Question

The transformer connection given in the figure is part of a balanced 3-phase circuit where the phase sequence is “abc”. The primary to secondary turns ratio is 2:1. If \( I_a + I_b + I_c = 0 \), then the relationship between \( I_A \) and \( I_{ad} \) will be: 

• A. \( \left| \frac{I_A}{I_{ad}} \right| = \frac{1}{2\sqrt{3}} \) and \( I_{ad} \) lags \( I_A \) by \( 30^\circ \).
• B. \( \left| \frac{I_A}{I_{ad}} \right| = \frac{1}{2\sqrt{3}} \) and \( I_{ad} \) leads \( I_A \) by \( 30^\circ \).
• C. \( \left| \frac{I_A}{I_{ad}} \right| = 2\sqrt{3} \) and \( I_{ad} \) lags \( I_A \) by \( 30^\circ \).
• D. \( \left| \frac{I_A}{I_{ad}} \right| = 2\sqrt{3} \) and \( I_{ad} \) leads \( I_A \) by \( 30^\circ \).

Hint:

In a Delta-Star transformer, line current transformation involves both magnitude change and a \( 30^\circ \) phase shift.

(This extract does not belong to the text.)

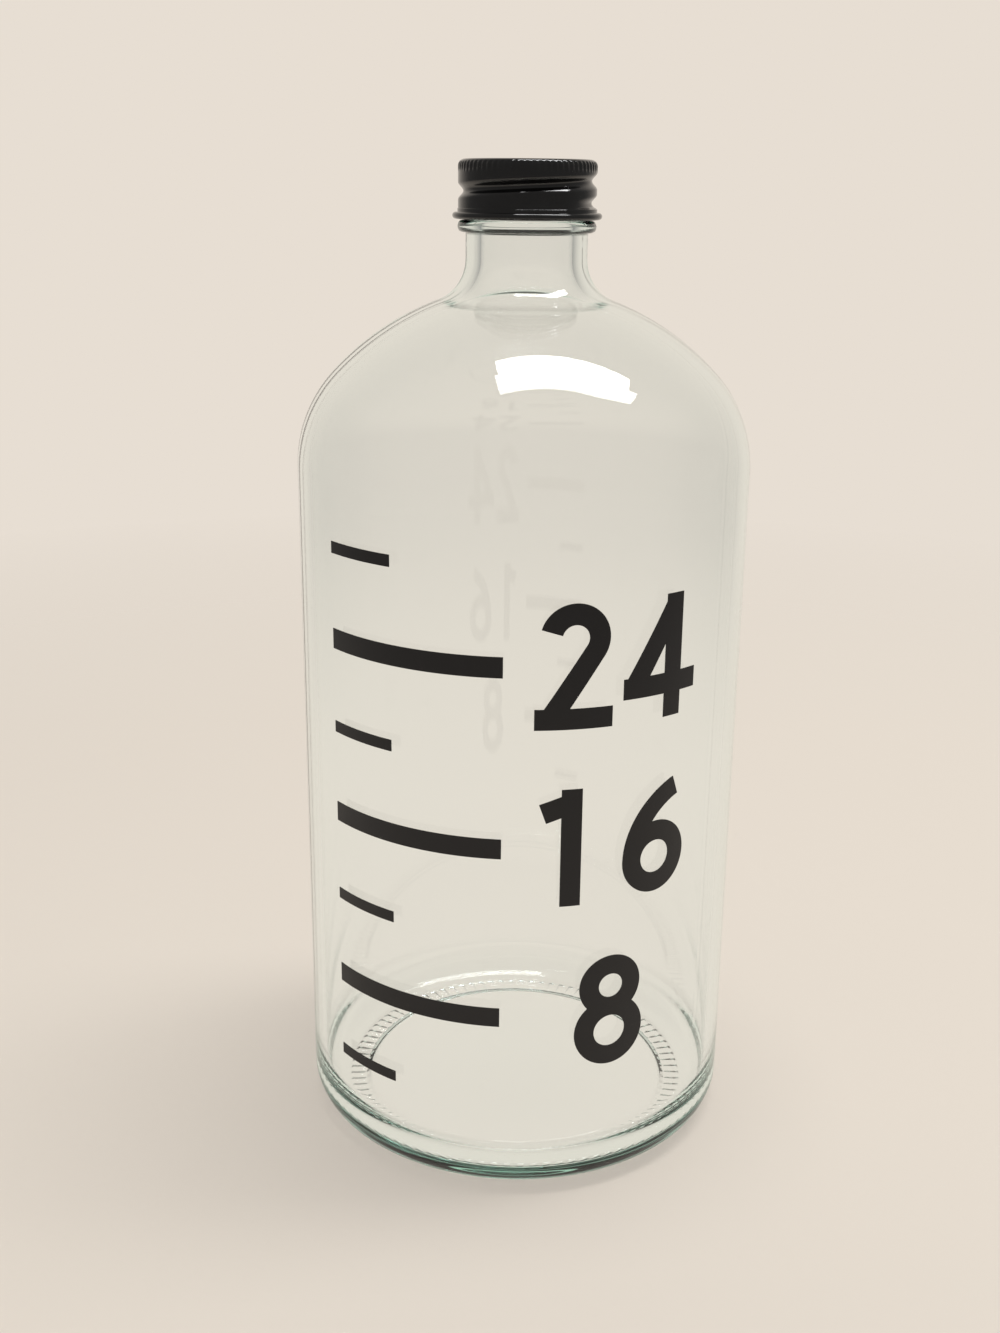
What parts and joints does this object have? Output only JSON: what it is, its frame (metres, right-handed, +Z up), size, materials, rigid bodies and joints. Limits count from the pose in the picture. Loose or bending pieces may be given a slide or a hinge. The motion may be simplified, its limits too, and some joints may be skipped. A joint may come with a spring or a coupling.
{
  "type": "growler bottle",
  "caption": "Clear glass growler: round body, sloped shoulder, short threaded neck, rolled metal screw cap with a pulp liner, and a cut-film fill scale.",
  "frame": {"origin": "on the bottle's axis, on the plane of the bearing ring that it stands on", "axes": "+Z up along the axis to the cap, -Y to the front, where the fill scale is"},
  "size_m": [0.095, 0.0951, 0.2086],
  "materials": {
    "flint_glass": "clear, faintly green where thick",
    "black_lacquer": "gloss black lacquer on tinplate",
    "pulp_board": "pressed grey-buff pulp board",
    "facing_film": "smooth white film",
    "cut_film": "satin black adhesive film"
  },
  "bodies": {
    "bottle": {"glass_bottle": "flint_glass", "level_bar_8": "cut_film", "level_bar_16": "cut_film", "level_bar_24": "cut_film", "half_ticks": "cut_film", "numeral_8": "cut_film", "numeral_16": "cut_film", "numeral_24": "cut_film"},
    "liner": {"liner_board": "pulp_board", "liner_facing": "facing_film"},
    "cap": {"cap_shell": "black_lacquer"}
  },
  "joints": [
    {"name": "cap_lift", "type": "slide", "parent": "bottle", "child": "liner", "axis": [0, 0, 1], "range_m": [0, 0.0212]},
    {"name": "cap_turn", "type": "hinge", "parent": "liner", "child": "cap", "pos_m": [0, 0, 0.2], "axis": [0, 0, 1], "range_deg": [0, 1800]}
  ],
  "couplings": [
    {"joint": "cap_lift", "follows": "cap_turn", "m_per_rad": 0.0006737}
  ]
}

Always apply vector phasor relationships when analyzing such systems.

Answer 1

The Correct Option is A

The transformer has a Delta secondary and Star (Y) primary configuration with a turns ratio of 2:1 (primary:secondary).
For such a configuration: 
- There is a \( 30^\circ \) phase shift between line currents. 
- The magnitude scaling from line current on delta side to line current on star side is: \[ \left| \frac{I_Y}{I_\Delta} \right| = \frac{1}{\sqrt{3}} \times \frac{1}{n} = \frac{1}{\sqrt{3} \cdot 2} \] where \( n = 2 \) is the turns ratio from primary to secondary. Hence: - \( \left| \frac{I_A}{I_{ad}} \right| = \frac{1}{2\sqrt{3}} \) - And for a delta-star transformer, the delta side current lags the star side current by \(30^\circ\) So, \( I_{ad} \) lags \( I_A \) by \( 30^\circ \).